Hugh J. Campbell | October 24, 2012 | USW blog

The recent Washington op-ed, What will replace the globalization model?, predicts: the political party that controls the White House after January could, four years later, be out of power for a generation. Not because of the fiscal cliff, but because of more the fundamental “far from sustainable trade deficits” or as the author puts it: “The globalization model of the past 30 years is cracking up.”

This op-ed is the lasted validation of Warren Buffett’s January 2006 Forbes quote, which follows: “The U.S. trade deficit is a bigger threat to the domestic economy than either the federal budget deficit or consumer debt and could lead to ‘political turmoil.’”

Our candidates in the debates have offered glittering generalities of “tax reform” and “more government investment,” assuming that America’s economic downturn is cyclical and that counter-cyclical remedies are the solutions.
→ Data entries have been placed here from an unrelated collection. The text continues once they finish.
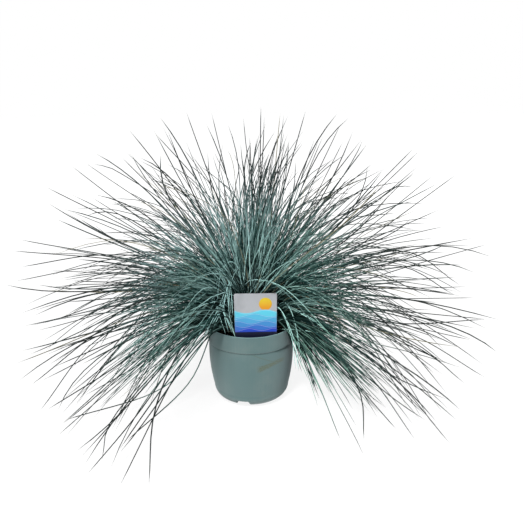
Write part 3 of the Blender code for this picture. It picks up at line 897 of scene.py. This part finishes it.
def lay_strips(mesh, map_places, blades):
    """Gives every blade its own upright strip of one map."""
    rows = max(1, round(math.sqrt(blades / 60.0)))
    columns = math.ceil(blades / rows)
    number = np.arange(blades)
    column, row = number % columns, number // columns
    across = (column[:, None] + 0.06 + 0.88 * map_places[None, :, 0]) / columns
    up = (row[:, None] + 0.01 + 0.98 * map_places[None, :, 1]) / rows
    layer = mesh.uv_layers.new(name="OFBake")
    layer.data.foreach_set("uv", np.stack([across, up], axis=-1).astype(np.float32).ravel())


def blade_paint(grass):
    """A waxy blue-green blade: greener low on the clump and to its right, pale with bloom, grey toward its
    thin tip. Near the crown, deep in the clump, blades are painted near-black with painted shade, and the
    palest there get painted light.
    """
    paint = Paint("blades", roughness=0.6, specular=0.12)
    along, shade, dry = (paint.attribute(name) for name in ("along", "shade", "dry"))
    patches = paint.noise(paint.joined(shade * 90.0, along * 9.0, shade * 31.0), 1.0, detail=4.0)
    lines = paint.noise(paint.joined(shade * 700.0, along * 60.0, 0.0), 1.0, detail=2.0)
    place = paint.place()
    x, _, z = paint.parts(place)
    green = paint.rise(x * 1.2 - z * 2.5 + paint.noise(place, 9.0) * 0.9, -0.25, 0.25)
    bloom = paint.rise(patches * 0.45 + shade * 0.9, 0.56, 1.14)
    tone = paint.mix(bloom, grass.leaf, paint.mix(green, grass.bloom, grass.green))
    tone = paint.mix(paint.rise(lines, 0.42, 0.75) * 0.25, tone, grass.leaf)
    out = paint.node("VectorMath", {"operation": "DISTANCE"}, {0: place, 1: CROWN_MIDDLE}, output="Value")
    # Painted shade: within a short reach of the crown all but the palest blades, and further out the darker
    # blades, are painted toward the near-black base colour, as shade deep in the clump.
    near = (1.0 - paint.rise(out, 0.055, 0.095)) * (1.0 - paint.rise(shade, 0.90, 0.97))
    shaded = (1.0 - paint.rise(out, 0.080, 0.150)) * (1.0 - paint.rise(shade, 0.45, 0.75))
    shaded = paint.sum("MAXIMUM", near, shaded)
    tone = paint.mix(shaded * 0.92, tone, grass.base)
    # Painted light: the palest blades within reach of the crown are painted lighter than their bloom, where
    # the clump above shades them.
    painted_light_on_palest = paint.rise(shade, 0.985, 0.995) * (1.0 - paint.rise(out, 0.100, 0.140))
    tone = paint.mix(painted_light_on_palest * 0.45, tone, scaled(grass.bloom, 1.5))
    tone = paint.mix(paint.rise(out + patches * 0.05, 0.145, 0.255) * 0.94, tone, grass.tip)
    burnt = paint.rise(along, 0.965, 1.0) * paint.rise(shade, 0.55, 0.75)
    tone = paint.mix(burnt, tone, scaled(grass.straw, 0.7))
    straw = paint.mix(paint.rise(patches, 0.35, 0.7), grass.straw, scaled(grass.straw, 0.45))
    tone = paint.mix(dry, tone, straw)
    return paint.finished(tone, 0.5 + patches * 0.2, lines + patches, 0.35, 0.2 * MM)


# Tufts with fewer or more blades than the rest, by number
FULLNESS = {
    1: 2.1, 2: 2.1, 4: 1.1, 5: 0.95, 6: 0.6, 7: 1.1, 8: 0.75, 9: 0.6, 10: 2.1, 12: 0.45, 13: 0.8,
    14: 0.5, 15: 0.6, 16: 1.2, 17: 0.5, 18: 0.95, 19: 1.7, 20: 0.4, 21: 1.1, 23: 2.2, 24: 1.2, 25: 0.55,
    26: 0.75, 27: 0.55, 28: 0.45, 29: 1.6, 30: 0.85, 31: 0.9, 32: 0.75, 33: 0.55, 34: 1.6, 35: 1.2, 36: 0.5,
    37: 0.8, 38: 0.75, 39: 0.9, 40: 0.3, 41: 0.55, 42: 1.1, 43: 1.2, 44: 0.8, 45: 1.2, 46: 0.7, 47: 1.1,
    48: 0.4,
}


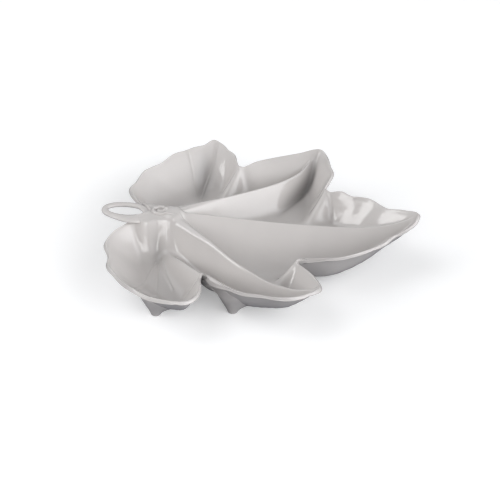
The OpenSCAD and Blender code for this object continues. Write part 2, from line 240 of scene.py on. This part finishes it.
# Each lobe's rim from notch to notch, as an angle in degrees and shares of blade_len and
# rim_h, then the wall's width at each lobe's middle and how far that leans to one side
rim_lobes = [
    [(-166, 0.12, 0.97), (-153, 0.205, 0.96), (-143, 0.275, 0.96), (-134, 0.33, 0.98),
     (-123, 0.365, 0.94), (-116, 0.425, 0.98), (-107, 0.465, 0.95), (-96, 0.53, 1),
     (-87, 0.575, 1.02), (-78, 0.597, 1.02), (-73, 0.59, 1), (-69, 0.55, 0.96),
     (-66.5, 0.49, 0.92), (-64.5, 0.42, 0.87), (-61.5, 0.40, 0.84)],
    [(-58.5, 0.45, 0.88), (-56.5, 0.54, 0.96), (-53, 0.61, 1), (-48, 0.67, 1.02),
     (-43, 0.735, 1.02), (-37, 0.762, 0.99), (-31.5, 0.765, 0.95), (-27.5, 0.70, 0.92),
     (-24.5, 0.63, 0.88), (-21.4, 0.58, 0.85)],
    [(-18.8, 0.635, 0.90), (-17, 0.705, 0.95), (-13.5, 0.77, 0.96), (-9, 0.832, 0.98),
     (-5.6, 0.878, 1), (-2.4, 0.905, 1.02), (-0.3, 0.955, 1.09), (2, 0.99, 1.20),
     (4.4, 0.995, 1.26), (6.8, 0.945, 1.17), (9.3, 0.886, 1.07), (12.1, 0.85, 1.04),
     (15.6, 0.812, 1.02), (18.4, 0.757, 0.98), (22, 0.725, 0.94), (26, 0.667, 0.88)],
    [(28.6, 0.692, 0.96), (31.6, 0.727, 1.04), (35.5, 0.738, 1.08), (41, 0.762, 1.13),
     (44.5, 0.755, 1.16), (48, 0.685, 1.07), (51.7, 0.625, 1.02), (57, 0.548, 0.96),
     (60, 0.503, 0.91), (63, 0.473, 0.87)],
    [(66, 0.487, 0.93), (69.5, 0.52, 0.99), (74, 0.537, 1.01), (78, 0.565, 1.04),
     (82, 0.573, 1.06), (86, 0.535, 1.03), (93, 0.494, 1), (100, 0.455, 0.99),
     (108, 0.40, 0.97), (120, 0.36, 0.95), (130, 0.308, 0.94), (141, 0.277, 0.93),
     (151.6, 0.198, 0.93), (165, 0.12, 0.95), (180, 0.095, 1)]]
lobe_wall_shares = (0.26, 0.21, 0.20, 0.20, 0.24)
lobe_lean_shares = (0, 0, 0, 0, 0.15)

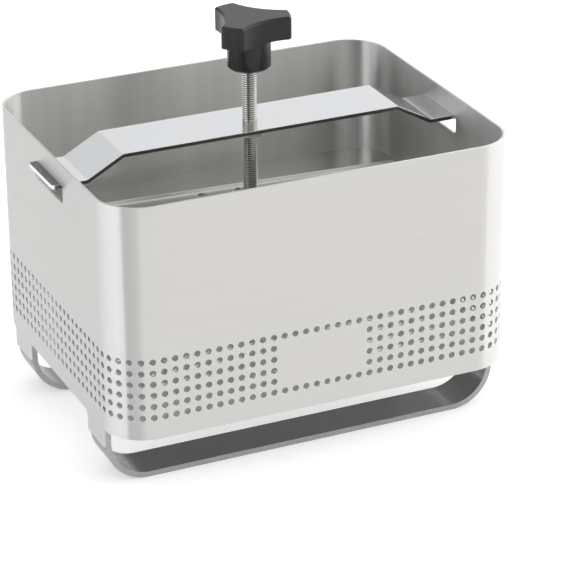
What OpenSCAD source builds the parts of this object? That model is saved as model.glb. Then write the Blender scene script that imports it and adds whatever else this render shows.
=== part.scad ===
// Tofu press: a perforated sheet-steel box on two strap feet, with a slotted-in
// bridge, a hand screw and a swivelling press plate. Millimetres, Z up.
// The origin is on the surface that the press stands on, midway between the feet.

/* [Box] */
// Outside length of the box, left to right
box_l = 230; // [200:1:300]
// Outside depth of the box, front to back
box_w = 182; // [150:1:240]
// Height of the walls, without the tabs below them
wall_h = 130; // [110:1:170]
// Outside radius of the four upright corners
corner_r = 23; // [16:1:30]
// Thickness of the wall and base sheet
sheet_t = 1.2; // [0.8:0.1:2]

/* [Drain holes in the wall] */
// Diameter of one drain hole
hole_d = 3.6; // [2.4:0.1:4.4]
// Spacing of the columns round the wall, from the middle of the front both ways
hole_pitch = 6.14; // [5.6:0.02:9]
// Spacing of the rows
row_pitch = 6.35; // [5.6:0.05:8]
// Number of rows
hole_rows = 6; // [3:1:7]
// Height of the lowest row over the wall's bottom edge
first_row_z = 12.6; // [11.5:0.1:16]
// Columns left plain in the middle of the front, in all but the top and bottom rows
blank_columns = 8; // [0:2:16]

/* [Base sheet] */
// Height of the base sheet's top over the wall's bottom edge
base_z = 8; // [6:0.5:9.5]
// Spacing of the base sheet's drain holes
base_pitch = 12.2; // [8:0.1:20]
// Diameter of the base sheet's drain holes
base_hole_d = 4; // [3:0.1:6]

/* [Feet] */
// Width of the flat strap that each foot is bent from
foot_w = 23; // [18:1:30]
// Thickness of the foot strap
foot_t = 3; // [2:0.5:5]
// Drop from the wall's bottom edge to the surface that the feet stand on
foot_drop = 34; // [26:1:45]
// Outside radius of the bend at each end of a foot
foot_bend_r = 24; // [12:1:26]
// Height of the wall tab that each foot's leg is welded to
tab_h = 11; // [6:0.5:14]

/* [Bridge] */
// Width of the bridge bar
bridge_w = 36; // [28:1:50]
// Thickness of the bridge bar
bridge_t = 2.2; // [1.5:0.1:4]
// Depth of the bar's raised middle below the box's rim
bridge_below_rim = 0.5; // [0:0.5:6]
// Height of the raised middle over the bar's end flats
bridge_rise = 11; // [8:0.1:18]
// Steepness of the two ramps, in degrees
bridge_ramp = 28.5; // [20:0.5:45]
// Inside radius of the bar's bends
bridge_bend_r = 1.6; // [1:0.1:4]
// Length of each end flat, from the bend to the tip outside the wall
end_flat_l = 19; // [14:0.5:30]
// How far each tip stands out of the wall
tip_out = 4.5; // [3:0.5:8]
// Radius of the tips' corners
tip_corner_r = 2; // [0.5:0.5:3]

/* [Slots for the bridge] */
// Room on each side of the bar in its slots
slot_side_gap = 3; // [1:0.5:6]
// Room under the bar in its slots, which the bridge can drop by
slot_drop = 8; // [4:0.5:12]
// Radius of the slots' corners
slot_r = 3; // [1:0.5:5]

/* [Screw] */
// Outside diameter of the screw's thread
screw_d = 8; // [6:1:12]
// Diameter of the plain tip that turns in the plate's cup
journal_d = 6; // [4:0.5:6.5]
// Free screw between the knob's hub and the bridge, as the press stands
screw_showing = 29.5; // [12:0.5:40]

/* [Knob] */
// Reach of each arm from the screw's axis
knob_reach = 22.5; // [19:0.5:32]
// Width of an arm at its end
arm_w = 13.5; // [10:0.5:16]
// Height of the arms
arm_h = 12.4; // [8:0.2:18]
// Radius of the arms' corners
arm_corner_r = 2.6; // [1:0.2:4]
// Bevel along the arms' top edges
arm_bevel = 1.1; // [0.4:0.1:2]
// How far the sides between two arms are drawn in, from a straight line
side_draw = 3.2; // [1:0.1:5]
// Diameter of the hub below the arms
hub_d = 23.5; // [18:0.1:26]
// Height of the hub below the arms
hub_h = 16.4; // [8:0.2:24]
// Turn of the knob about the screw, in degrees
knob_turn = -17; // [-60:1:60]

/* [Press plate] */
// Room between the plate's ends and the box
plate_end_gap = 6.8; // [4:0.1:12]
// Room between the plate's sides and the box
plate_side_gap = 8.8; // [4:0.1:14]
// Radius of the plate's corners
plate_corner_r = 18; // [12:1:26]
// Thickness of the plate
plate_t = 1.5; // [1:0.1:3]
// Height of the plate's top over the wall's bottom edge, as the press stands
plate_z = 68.5; // [60:0.5:74]
// Width of the raised strip along each long side of the plate
plate_margin = 27; // [15:1:40]
// Depth of the sunk middle below the side strips
plate_sink = 1.5; // [0.8:0.1:3]
// Diameter of the four drain holes beside the middle
plate_hole_d = 8; // [4:0.5:12]
// Turn of the plate in the box as the press stands, in degrees
plate_turn = -4; // [-5:0.5:5]

/* [Fits] */
// Radial clearance where one part turns in another
running_fit = 0.05; // [0.02:0.01:0.1]
// Gap between faces that are welded or bonded together
joint_gap = 0.02; // [0:0.01:0.1]
// Gap over the bridge's end flats in their slots
slot_top_gap = 0.1; // [0.05:0.05:0.5]
// End play of the screw's tip in the cup
end_play = 0.1; // [0.05:0.05:0.4]

/* [Hidden] */
$fn = 96;
eps = 0.01;
hole_fn = 24;

// Inside of the box
inner_l = box_l - 2 * sheet_t;
inner_w = box_w - 2 * sheet_t;
inner_r = corner_r - sheet_t;

// Heights above the surface that the feet stand on
wall_z = foot_drop;
rim_z = wall_z + wall_h;
bridge_top_z = rim_z - bridge_below_rim;
end_flat_top_z = bridge_top_z - bridge_rise;
slot_top_z = end_flat_top_z + slot_top_gap;
slot_bottom_z = end_flat_top_z - bridge_t - slot_drop;
hub_z = bridge_top_z + screw_showing;
arms_z = hub_z + hub_h;
knob_top_z = arms_z + arm_h;
plate_top_z = wall_z + plate_z;
sunk_top_z = plate_top_z - plate_sink;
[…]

If the globalization model is melting down, the shift in world economic affairs is structural, like a “leak-in-the-dike” and therefore a new model is needed.

In fact, just such a model was proposed by none other than Warren Buffett in his November 2003 Fortune article “America’s Growing Trade Deficit Is Selling the Nation Out From Under Us. Here’s a Way to Fix the Problem—And We Need to Do It now.” If historians don’t fail us, in all likelihood they will find it unfathomable that the United States’ demise was, in no small part, due to the inaction of America’s political elite to a suggestion by its second wealthiest citizen.